Responding to Americans’ growing reluctance to share health data and unresolved tension over eroding personal privacy, the American Medical Association (AMA) recently issued new privacy principles supporting an individual’s right to control, access, and delete personal data collected about them. Using the new privacy principles, the AMA will actively engage the administration, Congress and industry stakeholders in discussions on the future direction of regulatory guardrails that are needed to restore public confidence in data privacy protections.
“Patients’ confidence in the privacy and security of their data has been shaken by repeated technology sector scandals and the wired economy’s default business model that quietly gathers intimate glimpses into private lives—often without patient knowledge, consent or trust,” says AMA President Patrice A. Harris, MD, MA. “As a result, patients are less willing to share information with physicians for fear that technology companies and data brokers will have full authority over the use of their indelible health data. Unfortunately, recently finalized federal regulations will make this more likely to happen.”
A 2019 study by Rock Health and Stanford’s Center for Digital Health shows consumers have become more reticent when it comes to sharing their health data. Out of all health care stakeholders, consumers were most willing to share their health data with physicians, but that sentiment has slipped since 2017. Consumers were least willing to share their health data with technology companies whose business models and technical capabilities are reliant on it.
“The AMA privacy principles set a framework for national protections that provide patients with meaningful control and transparency over the access and use of their data,” Harris says. “Preserving patient trust is critical if digital health technologies are to facilitate an era of more accessible, coordinated, and personalized care. To restore confidence in data privacy and security, the AMA privacy principles promote individual rights, equity and justice, corporate responsibility to the individual, applicability and federal enforcement.”
Recent events have highlighted how critical it is to have clear rules of the road with respect to data use. There is unprecedented reliance on remote care technologies, like telehealth, to help people avoid leaving their homes during the COVID-19 pandemic. But both patients and clinicians are justified in questioning how platforms will secure and protect the information exchanged during the virtual visits.
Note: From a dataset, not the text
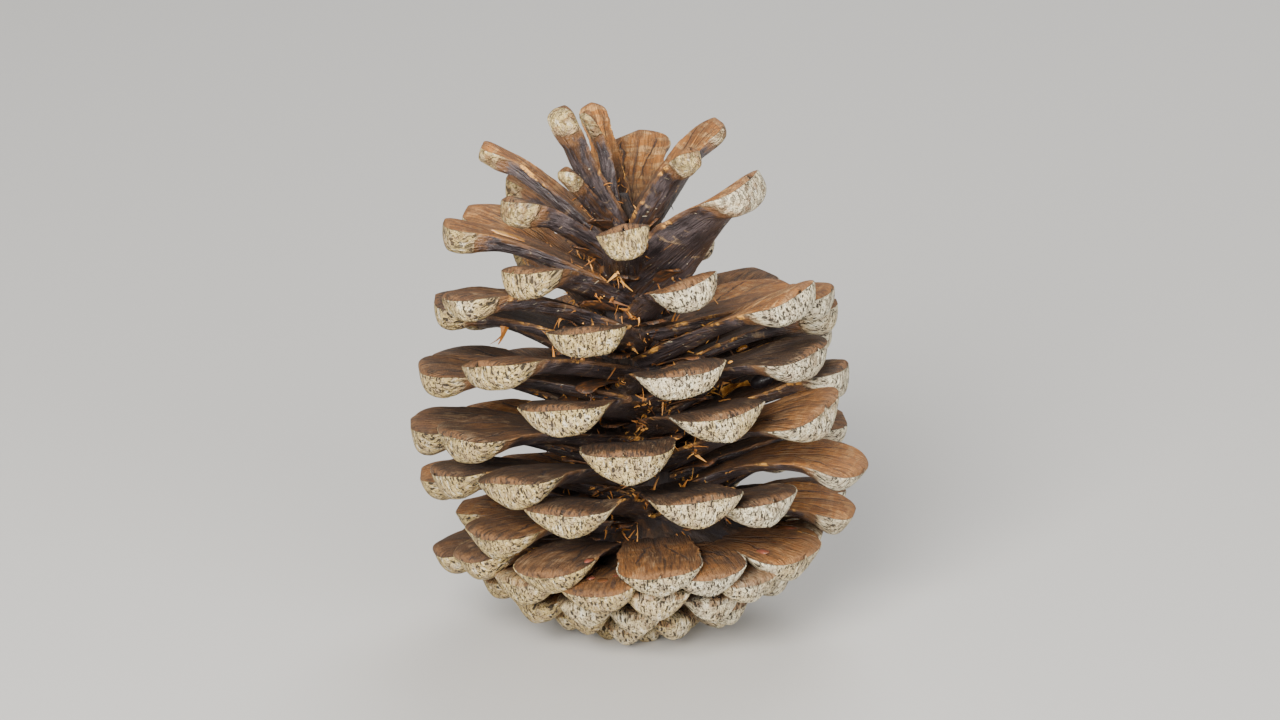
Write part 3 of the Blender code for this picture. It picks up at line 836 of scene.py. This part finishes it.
def spot_on(seat, along, across, below=0.0):
    """A point on a scale, its heading and its normal. Below goes from 0, its top, to 1, its underside."""
    foot, elbow, end = seat["foot"], seat["elbow"], seat["end"]
    back = 1 - along
    middle = foot * back * back + elbow * (2 * along * back) + end * along * along
    heading = ((elbow - foot) * back + (end - elbow) * along).normalized()
    turned = Matrix.Rotation(seat["twist"] * back + seat["roll"] * along, 3, heading)
    cross_way = (turned @ seat["sideways"]).normalized()
    normal = heading.cross(cross_way)
    width = seat["half_width"] * share_at(WIDTH_CURVE, along)
    depth = seat["depth"] * share_at(DEPTH_CURVE, back * seat["length"] / DEPTH_SPAN)
    keel_power = float(np.interp(seat["number"], (KEELED_TO, FLAT_FROM), KEEL_POWERS))
    down = below * depth * (1 - abs(across) ** keel_power)
    return middle + cross_way * (across * width) - normal * down, heading, normal


by_number = {int(seat["number"]): seat for seat in seats}
bract_seats = []
for seat in seats:
    if seat["number"] >= FIRST_BRACT:
        foot, _, _ = spot_on(seat, BRACT_FOOT, 0.0, 1.0)
        elbow, _, _ = spot_on(seat, BRACT_ELBOW, 0.0, 1.0)
        end, _, normal = spot_on(seat, BRACT_END + BRACT_PAST / seat["length"], 0.0, 1.0)
        bract = dict(seat, foot=foot, elbow=elbow - normal * BRACT_DROP, length=(end - foot).length)
        bract.update(end=end - normal * (0.3 + seat["chance"]) * MM, thinness=BRACT_THINNESS)
        bract.update(half_width=BRACT_HALF_WIDTH, depth=BRACT_DEPTH, finger=0.0)
        bract.update(number=seat["number"] + SCALES, roll=seat["roll"] + 0.5 - seat["chance"])
        bract_seats.append(bract)


def bract_skin():
    """Thin dry red-brown leaf, darker in patches."""
    material, start = bare_material("bract_skin")
    grown = start.node("ShaderNodeAttribute", {"attribute_name": "grown"}, {}, 1)
    patches = grown.noise(3.0, 0.5, 1.4)
    veins = (grown * BRACT_VEINS).noise(2.0)
    colour = patches.rise(0.40, 0.62).blend(UMBER, RED_BROWN)
    colour = (veins.rise(0.56, 0.68) * 0.6).blend(colour, TAN)
    bump = start.node("ShaderNodeBump", {}, {"Strength": 0.8, "Distance": BRACT_RELIEF, "Height": veins})
    return dressed(material, start, {"Base Color": colour, "Roughness": 0.6, "Normal": bump})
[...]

Similarly, many private and public efforts are underway to collect, use, and disseminate public health surveillance data to help inform public health officials and policymakers about the spread of the novel coronavirus. These efforts are critically necessary but must address questions about how best to handle the data both during collection and once the pandemic has subsided.
The AMA believes the primary purpose of boosting guardrails around data use is to build public trust, not inhibit data exchange. The AMA privacy principles seek to promote individuals’ confidence in institutions. The more confidence people have in how entities will use and exchange data, the more willing society will be to participate in data donation efforts.
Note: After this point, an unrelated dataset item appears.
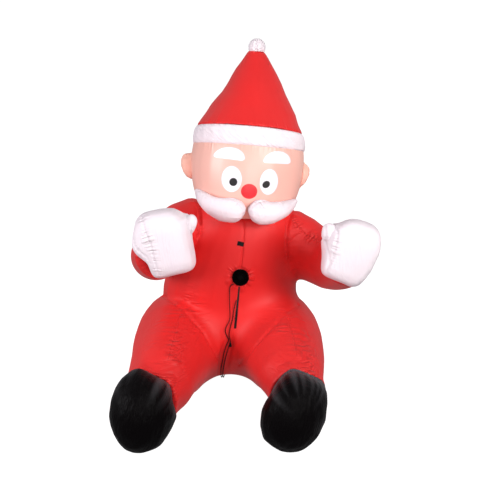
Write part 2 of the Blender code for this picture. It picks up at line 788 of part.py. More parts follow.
head = column_piece("head", HEAD_STATIONS, 2, skin_cloth, SEAM_GAP)
suit, left_ankle, right_ankle = make_suit(head, red_cloth)
band = column_piece("hat_band", band_stations(), 1, white_cloth, SEAM_GAP)
hat = column_piece("hat", band_stations()[-1:] + HAT_STATIONS_ABOVE_BAND, 1, red_cloth, SEAM_GAP)
pompom = ball("pompom", Vector(POMPOM_CENTRE) * SCALE, [POMPOM_RADIUS] * 3, POMPOM_SIDES, white_cloth)
cut_by(pompom, [hat])

left_boot = make_boot("left_boot", left_ankle, LEFT_SOLE, black_cloth)
right_boot = make_boot("right_boot", right_ankle, RIGHT_SOLE, black_cloth)

left_mitten = make_mitten("left_mitten", LEFT_MITTEN, LEFT_THUMB, white_cloth)
right_mitten = make_mitten("right_mitten", RIGHT_MITTEN, RIGHT_THUMB, white_cloth)
cut_by(suit, [left_mitten, right_mitten])

ear_sizes = [EAR_THICKNESS * EAR_REACH_SHARE, EAR_THICKNESS / 2, EAR_RADIUS]
left_ear = ball("left_ear", Vector(LEFT_EAR_CENTRE) * SCALE, ear_sizes, EAR_SIDES, skin_cloth)
right_ear = ball("right_ear", Vector(RIGHT_EAR_CENTRE) * SCALE, ear_sizes, EAR_SIDES, skin_cloth)
cut_by(left_ear, [head])
cut_by(right_ear, [head])

left_moustache = make_moustache("left_moustache", LEFT_MOUSTACHE_STATIONS, white_cloth)
right_moustache = make_moustache("right_moustache", RIGHT_MOUSTACHE_STATIONS, white_cloth)
cut_by(left_moustache, [head, suit])
cut_by(right_moustache, [head, suit])

belly = surface_of(suit)
fan_cover = make_fan(belly, black_plastic)
cut_by(fan_cover, [suit])
chest_tab = make_tab(belly, black_plastic)
zipper = make_zip(belly, black_plastic)

figure = [suit, head, band, hat, pompom, left_boot, right_boot, left_mitten, right_mitten]
figure += [left_ear, right_ear, left_moustache, right_moustache, fan_cover, chest_tab, zipper]
stand_at_origin(figure)

tube("fan_lead", FAN_LEAD_POINTS, LEAD_DIAMETER, FAN_LEAD_STEPS, black_plastic)
tube("light_lead", LIGHT_LEAD_POINTS, LEAD_DIAMETER, LIGHT_LEAD_STEPS, black_plastic)
make_clip(black_plastic)
splitter_sizes = (SPLITTER_WIDTH, SPLITTER_LENGTH, SPLITTER_HEIGHT)
block("lead_splitter", SPLITTER_PLACE, splitter_sizes, SPLITTER_EDGE, black_plastic)
tube("supply_lead_near", SUPPLY_NEAR_POINTS, SUPPLY_DIAMETER, SUPPLY_NEAR_STEPS, black_plastic)
make_coil(black_plastic)
tube("supply_lead_far", SUPPLY_FAR_POINTS, SUPPLY_DIAMETER, SUPPLY_FAR_STEPS, black_plastic)
make_adapter(black_plastic)
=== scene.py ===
import math

import bmesh
import bpy
import numpy as np
from mathutils import Euler, Matrix, Vector, noise
from mathutils.bvhtree import BVHTree
from mathutils.kdtree import KDTree


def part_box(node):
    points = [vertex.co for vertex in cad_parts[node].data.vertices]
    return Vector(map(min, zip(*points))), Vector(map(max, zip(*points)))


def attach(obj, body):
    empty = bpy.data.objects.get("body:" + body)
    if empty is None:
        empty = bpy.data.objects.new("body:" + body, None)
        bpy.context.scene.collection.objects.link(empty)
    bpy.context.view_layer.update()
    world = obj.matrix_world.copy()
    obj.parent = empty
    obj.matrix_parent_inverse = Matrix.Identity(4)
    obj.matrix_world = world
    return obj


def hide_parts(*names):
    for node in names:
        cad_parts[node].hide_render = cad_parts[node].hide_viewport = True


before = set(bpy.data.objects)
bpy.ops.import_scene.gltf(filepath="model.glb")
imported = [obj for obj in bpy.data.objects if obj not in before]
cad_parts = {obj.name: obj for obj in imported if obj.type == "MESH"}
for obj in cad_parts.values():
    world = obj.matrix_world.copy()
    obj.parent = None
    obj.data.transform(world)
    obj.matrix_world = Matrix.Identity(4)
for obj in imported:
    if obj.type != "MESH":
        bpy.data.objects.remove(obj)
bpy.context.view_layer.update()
bodyName = "root"


# Camera

cameraSpec = {
    "place": (-0.0156, -4.0669, 1.8177),
    "pitch": math.radians(77.317),
    "focalPixels": 727.7,
    "imageSize": 500,
    "sensor": 36.0,
    "farthest": 200.0,
}


def makeCamera(spec):
    data = bpy.data.cameras.new("camera")
    data.sensor_width = spec["sensor"]
    data.lens = spec["focalPixels"] * spec["sensor"] / spec["imageSize"]
    data.clip_end = spec["farthest"]
    item = bpy.data.objects.new("camera", data)
    item.location = spec["place"]
    item.rotation_euler = (spec["pitch"], 0.0, 0.0)
    bpy.context.scene.collection.objects.link(item)
    bpy.context.scene.camera = item


def photoRay(px, py):
    # From the camera through a point of the photograph, in its 500 x 500 frame
    half = cameraSpec["imageSize"] / 2
    focal = cameraSpec["focalPixels"]
    aim = Vector(((px - half) / focal, (half - py) / focal, -1.0))
    aim.rotate(Euler((cameraSpec["pitch"], 0.0, 0.0)))
    return Vector(cameraSpec["place"]), aim.normalized()


def photoPixels(points):
    # Where points of the frame fall in the photograph
    turn = np.array(Euler((cameraSpec["pitch"], 0.0, 0.0)).to_matrix())
    local = (points - np.array(cameraSpec["place"])) @ turn
    half = cameraSpec["imageSize"] / 2
    focal = cameraSpec["focalPixels"]
    px = half - focal * local[:, 0] / local[:, 2]
    py = half + focal * local[:, 1] / local[:, 2]
    return px, py


def addItem(name, data):
    item = bpy.data.objects.new(name, data)
    bpy.context.scene.collection.objects.link(item)
    return item


# Materials

def addNode(tree, kind, **values):
    node = tree.nodes.new(kind)
    for key, value in values.items():
        setattr(node, key, value)
    return node


def mathNode(tree, operation, first, second=None):
    node = addNode(tree, "ShaderNodeMath", operation=operation)
    for index, value in enumerate((first, second)):
        if value is None:
            continue
        if isinstance(value, (int, float)):
            node.inputs[index].default_value = value
        else:
            tree.links.new(value, node.inputs[index])
    return node.outputs[0]


def smoothRise(tree, value, reached, given=(0.0, 1.0)):
    # From the first given number to the second as the value goes between those reached; the first may be the larger
    node = addNode(tree, "ShaderNodeMapRange", interpolation_type="SMOOTHSTEP")
    tree.links.new(value, node.inputs["Value"])
    for key, number in zip(("From Min", "From Max", "To Min", "To Max"), reached + given):
        node.inputs[key].default_value = number
    return node.outputs["Result"]


def mixColour(tree, factor, first, second):
    node = addNode(tree, "ShaderNodeMix", data_type="RGBA")
    for socket, value in ((node.inputs[0], factor), (node.inputs[6], first), (node.inputs[7], second)):
        if isinstance(value, (int, float)):
            socket.default_value = value
        elif isinstance(value, tuple):
            socket.default_value = (*value, 1.0)
        else:
            tree.links.new(value, socket)
    return node.outputs[2]


def noiseNode(tree, vector, scale, detail=2.0, roughness=0.5):
    node = addNode(tree, "ShaderNodeTexNoise")
    node.inputs["Scale"].default_value = scale
    node.inputs["Detail"].default_value = detail
    node.inputs["Roughness"].default_value = roughness
    tree.links.new(vector, node.inputs["Vector"])
    return node.outputs["Fac"]


def foldedNoise(tree, vector, *settings):
    # Sharp valleys where the noise crosses its middle
    return mathNode(tree, "ABSOLUTE", mathNode(tree, "SUBTRACT", noiseNode(tree, vector, *settings), 0.5))


def newMaterial(name, roughness, sheen=0.0):
    material = bpy.data.materials.new(name)
    material.use_nodes = True
    shader = material.node_tree.nodes["Principled BSDF"]
    shader.inputs["Roughness"].default_value = roughness
    shader.inputs["Sheen Weight"].default_value = sheen
    return material, material.node_tree, shader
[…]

“The delicate balance between privacy and data protection on the one hand, and the protection of public health on the other, presents a number of challenges,” Harris says. “The AMA’s privacy principles provide a meaningful framework to guide data collection efforts, privacy legislation, and public health plans to help ensure that steps we take now will not unfairly and disproportionately impact vulnerable populations down the road, but rather will instill trust in the systems we establish to help keep people safe and healthy.”
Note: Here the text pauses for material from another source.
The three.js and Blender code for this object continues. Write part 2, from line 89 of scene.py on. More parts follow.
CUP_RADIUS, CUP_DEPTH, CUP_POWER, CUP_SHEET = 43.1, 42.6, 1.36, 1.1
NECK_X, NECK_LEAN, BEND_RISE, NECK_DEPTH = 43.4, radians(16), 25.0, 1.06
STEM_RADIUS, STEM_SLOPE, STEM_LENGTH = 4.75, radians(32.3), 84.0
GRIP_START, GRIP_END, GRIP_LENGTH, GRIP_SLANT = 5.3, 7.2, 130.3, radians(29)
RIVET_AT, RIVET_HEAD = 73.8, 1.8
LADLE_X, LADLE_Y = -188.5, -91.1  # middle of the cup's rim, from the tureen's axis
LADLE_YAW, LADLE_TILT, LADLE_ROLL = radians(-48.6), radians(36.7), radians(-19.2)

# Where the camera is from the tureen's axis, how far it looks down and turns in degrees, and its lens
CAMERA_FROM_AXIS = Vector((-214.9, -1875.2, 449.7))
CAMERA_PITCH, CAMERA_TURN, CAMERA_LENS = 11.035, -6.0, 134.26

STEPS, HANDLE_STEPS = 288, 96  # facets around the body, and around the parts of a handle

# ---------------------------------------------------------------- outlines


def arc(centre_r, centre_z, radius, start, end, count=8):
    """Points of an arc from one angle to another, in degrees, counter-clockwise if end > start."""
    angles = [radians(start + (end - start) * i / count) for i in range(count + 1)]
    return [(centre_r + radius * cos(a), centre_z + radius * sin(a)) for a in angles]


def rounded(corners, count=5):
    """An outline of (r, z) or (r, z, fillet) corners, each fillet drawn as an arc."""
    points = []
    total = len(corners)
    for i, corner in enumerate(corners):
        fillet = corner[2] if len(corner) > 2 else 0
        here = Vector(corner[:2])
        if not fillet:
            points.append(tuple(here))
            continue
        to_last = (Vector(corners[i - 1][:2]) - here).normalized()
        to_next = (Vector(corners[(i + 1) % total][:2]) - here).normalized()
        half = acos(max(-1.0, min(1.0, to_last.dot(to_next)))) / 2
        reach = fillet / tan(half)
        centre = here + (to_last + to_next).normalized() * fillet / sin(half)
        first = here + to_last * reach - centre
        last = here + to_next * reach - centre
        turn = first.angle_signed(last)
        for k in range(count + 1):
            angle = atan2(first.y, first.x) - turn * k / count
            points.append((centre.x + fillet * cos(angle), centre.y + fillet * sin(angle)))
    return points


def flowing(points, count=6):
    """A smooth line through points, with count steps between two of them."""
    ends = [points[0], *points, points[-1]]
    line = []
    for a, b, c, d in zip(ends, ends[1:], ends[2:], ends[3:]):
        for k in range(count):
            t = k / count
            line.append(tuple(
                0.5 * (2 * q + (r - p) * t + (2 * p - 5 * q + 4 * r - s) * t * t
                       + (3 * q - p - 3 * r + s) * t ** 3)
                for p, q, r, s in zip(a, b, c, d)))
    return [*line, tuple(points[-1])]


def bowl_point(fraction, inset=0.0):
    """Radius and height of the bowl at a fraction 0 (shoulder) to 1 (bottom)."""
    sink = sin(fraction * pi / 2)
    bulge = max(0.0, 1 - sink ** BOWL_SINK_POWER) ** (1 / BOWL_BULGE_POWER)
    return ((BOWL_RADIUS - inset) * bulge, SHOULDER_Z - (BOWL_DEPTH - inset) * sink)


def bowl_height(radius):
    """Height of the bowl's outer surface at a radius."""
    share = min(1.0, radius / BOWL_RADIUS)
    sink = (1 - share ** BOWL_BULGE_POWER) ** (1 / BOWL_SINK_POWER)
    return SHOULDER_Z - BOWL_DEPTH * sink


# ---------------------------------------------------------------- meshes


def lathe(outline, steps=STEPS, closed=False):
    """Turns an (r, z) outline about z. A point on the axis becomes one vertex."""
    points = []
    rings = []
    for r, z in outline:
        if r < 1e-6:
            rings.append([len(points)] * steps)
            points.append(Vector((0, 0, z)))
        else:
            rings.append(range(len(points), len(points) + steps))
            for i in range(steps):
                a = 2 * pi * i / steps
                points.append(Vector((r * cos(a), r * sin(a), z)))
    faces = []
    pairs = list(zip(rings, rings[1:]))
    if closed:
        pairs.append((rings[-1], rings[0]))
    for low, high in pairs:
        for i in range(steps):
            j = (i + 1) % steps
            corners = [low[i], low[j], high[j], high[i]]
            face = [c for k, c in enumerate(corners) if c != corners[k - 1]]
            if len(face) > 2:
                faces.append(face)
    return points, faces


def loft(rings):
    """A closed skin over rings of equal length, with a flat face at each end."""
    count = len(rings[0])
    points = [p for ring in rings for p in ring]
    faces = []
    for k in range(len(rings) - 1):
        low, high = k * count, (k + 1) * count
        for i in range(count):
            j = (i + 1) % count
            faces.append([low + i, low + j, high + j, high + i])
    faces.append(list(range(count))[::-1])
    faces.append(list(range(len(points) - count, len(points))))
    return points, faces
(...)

For over a decade the AMA has advocated for the fundamental right of patients to access their complete medical record and promoted the use of health data to enhance patient experience, improving population health, reducing costs, and improving the work life of health care providers. For instance, the AMA recently released a Patient Access Playbook to help guide physicians and their staff on best practices for providing patients their medical records. The AMA will continue to work with the administration and Congress to identify to improve federal policies.